##### Exercise materials #####

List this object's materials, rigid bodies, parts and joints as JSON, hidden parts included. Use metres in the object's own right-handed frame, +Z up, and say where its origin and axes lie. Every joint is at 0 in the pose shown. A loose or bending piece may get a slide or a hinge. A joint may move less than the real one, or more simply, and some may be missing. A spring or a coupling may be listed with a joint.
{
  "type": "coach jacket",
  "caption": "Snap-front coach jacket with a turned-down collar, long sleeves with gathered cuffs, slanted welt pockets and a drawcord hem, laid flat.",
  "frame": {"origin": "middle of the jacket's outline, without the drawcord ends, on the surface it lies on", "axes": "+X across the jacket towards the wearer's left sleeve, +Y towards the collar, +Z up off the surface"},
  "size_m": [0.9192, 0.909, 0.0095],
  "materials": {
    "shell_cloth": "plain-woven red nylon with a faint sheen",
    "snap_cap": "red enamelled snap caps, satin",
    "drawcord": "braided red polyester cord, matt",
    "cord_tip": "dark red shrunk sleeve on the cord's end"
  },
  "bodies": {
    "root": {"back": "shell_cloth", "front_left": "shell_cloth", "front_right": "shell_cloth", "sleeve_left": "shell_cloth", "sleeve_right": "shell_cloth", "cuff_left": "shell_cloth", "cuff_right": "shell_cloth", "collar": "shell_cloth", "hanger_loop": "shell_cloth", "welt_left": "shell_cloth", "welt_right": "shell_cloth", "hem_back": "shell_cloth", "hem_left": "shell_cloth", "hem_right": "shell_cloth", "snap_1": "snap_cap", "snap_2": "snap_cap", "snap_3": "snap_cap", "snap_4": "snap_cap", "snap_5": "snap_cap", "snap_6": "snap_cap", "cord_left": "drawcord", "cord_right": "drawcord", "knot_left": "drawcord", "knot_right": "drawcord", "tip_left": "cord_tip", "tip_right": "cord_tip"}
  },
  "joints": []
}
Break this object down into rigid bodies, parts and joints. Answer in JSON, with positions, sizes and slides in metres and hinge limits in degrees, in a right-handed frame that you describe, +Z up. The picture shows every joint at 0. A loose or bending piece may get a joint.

#####

● **Task prompt**:
Write out each line of the data above again, exactly as given.

● **Correct response**:
List this object's materials, rigid bodies, parts and joints as JSON, hidden parts included. Use metres in the object's own right-handed frame, +Z up, and say where its origin and axes lie. Every joint is at 0 in the pose shown. A loose or bending piece may get a slide or a hinge. A joint may move less than the real one, or more simply, and some may be missing. A spring or a coupling may be listed with a joint.
{
  "type": "coach jacket",
  "caption": "Snap-front coach jacket with a turned-down collar, long sleeves with gathered cuffs, slanted welt pockets and a drawcord hem, laid flat.",
  "frame": {"origin": "middle of the jacket's outline, without the drawcord ends, on the surface it lies on", "axes": "+X across the jacket towards the wearer's left sleeve, +Y towards the collar, +Z up off the surface"},
  "size_m": [0.9192, 0.909, 0.0095],
  "materials": {
    "shell_cloth": "plain-woven red nylon with a faint sheen",
    "snap_cap": "red enamelled snap caps, satin",
    "drawcord": "braided red polyester cord, matt",
    "cord_tip": "dark red shrunk sleeve on the cord's end"
  },
  "bodies": {
    "root": {"back": "shell_cloth", "front_left": "shell_cloth", "front_right": "shell_cloth", "sleeve_left": "shell_cloth", "sleeve_right": "shell_cloth", "cuff_left": "shell_cloth", "cuff_right": "shell_cloth", "collar": "shell_cloth", "hanger_loop": "shell_cloth", "welt_left": "shell_cloth", "welt_right": "shell_cloth", "hem_back": "shell_cloth", "hem_left": "shell_cloth", "hem_right": "shell_cloth", "snap_1": "snap_cap", "snap_2": "snap_cap", "snap_3": "snap_cap", "snap_4": "snap_cap", "snap_5": "snap_cap", "snap_6": "snap_cap", "cord_left": "drawcord", "cord_right": "drawcord", "knot_left": "drawcord", "knot_right": "drawcord", "tip_left": "cord_tip", "tip_right": "cord_tip"}
  },
  "joints": []
}
Break this object down into rigid bodies, parts and joints. Answer in JSON, with positions, sizes and slides in metres and hinge limits in degrees, in a right-handed frame that you describe, +Z up. The picture shows every joint at 0. A loose or bending piece may get a joint.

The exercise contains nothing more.